Key Insight: The real risk for Korean equities isn’t the ruling itself — it’s the policy vacuum that follows. Markets hate uncertainty more than they hate bad news. Until Trump’s “Plan B” tariff framework is legally defined, Korean exporters remain in a fog, and that fog will show up as volatility premium in KOSPI options.

How This Plays Out: The Market Reaction Flow

IEEPA Tariffs Struck Down Samsung GDR +3.79% (London) KOSPI Gap-Up Open Expected Watch Trump’s Plan B Response

The initial gap-up on KOSPI was expected and rational. Export heavyweights like Samsung Electronics and Hyundai Motor logically attracted buying interest. But the intraday picture depends heavily on whether Trump’s administration moves quickly with a replacement mechanism — and on whether foreign institutional flows follow through or fade. The Financial Times’ global economy coverage is tracking the legal and diplomatic fallout in real time.

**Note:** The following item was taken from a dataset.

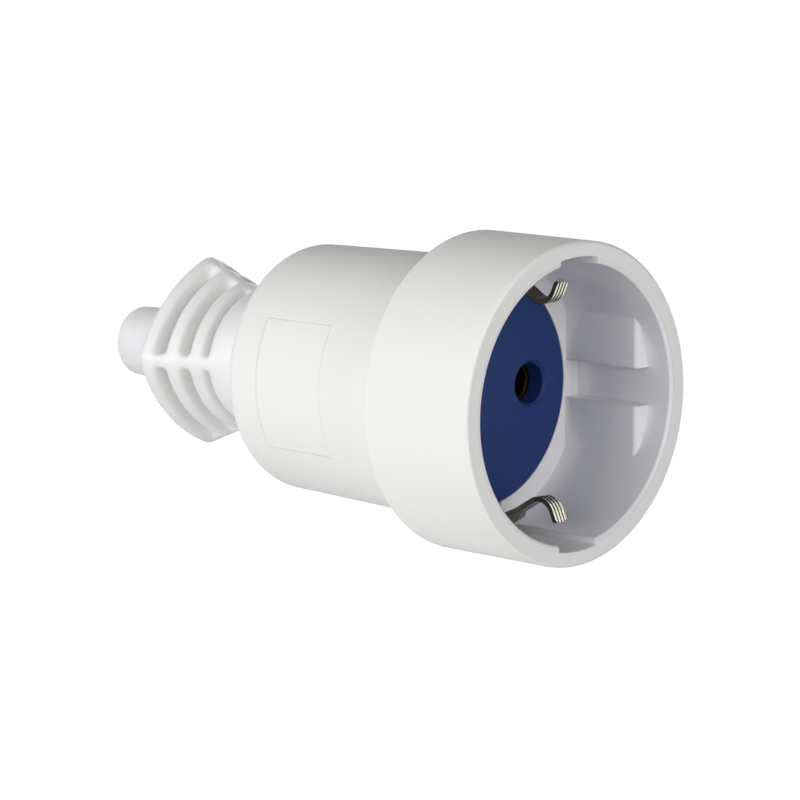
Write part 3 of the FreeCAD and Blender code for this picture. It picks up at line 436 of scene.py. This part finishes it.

Bottom Line for Global Investors

The Trump tariff unconstitutional ruling is genuinely important — it sets a legal precedent that limits executive overreach on trade policy, and it provides near-term breathing room for Korean export giants. But this is not the end of US-Korea trade friction. It’s a chapter break, not the final page.

Here’s my honest take as someone who works in Korean industry and invests in both markets: trade the relief rally with discipline, but don’t build a long-term thesis on it. Watch for what Trump’s team files next, watch the USD/KRW rate for signs of structural won appreciation, and watch whether Samsung and Hyundai’s foreign investor ownership ratios tick up over the coming weeks. Those are your real signals.

The Trump tariff unconstitutional story isn’t over. It’s just entered its next, messier phase.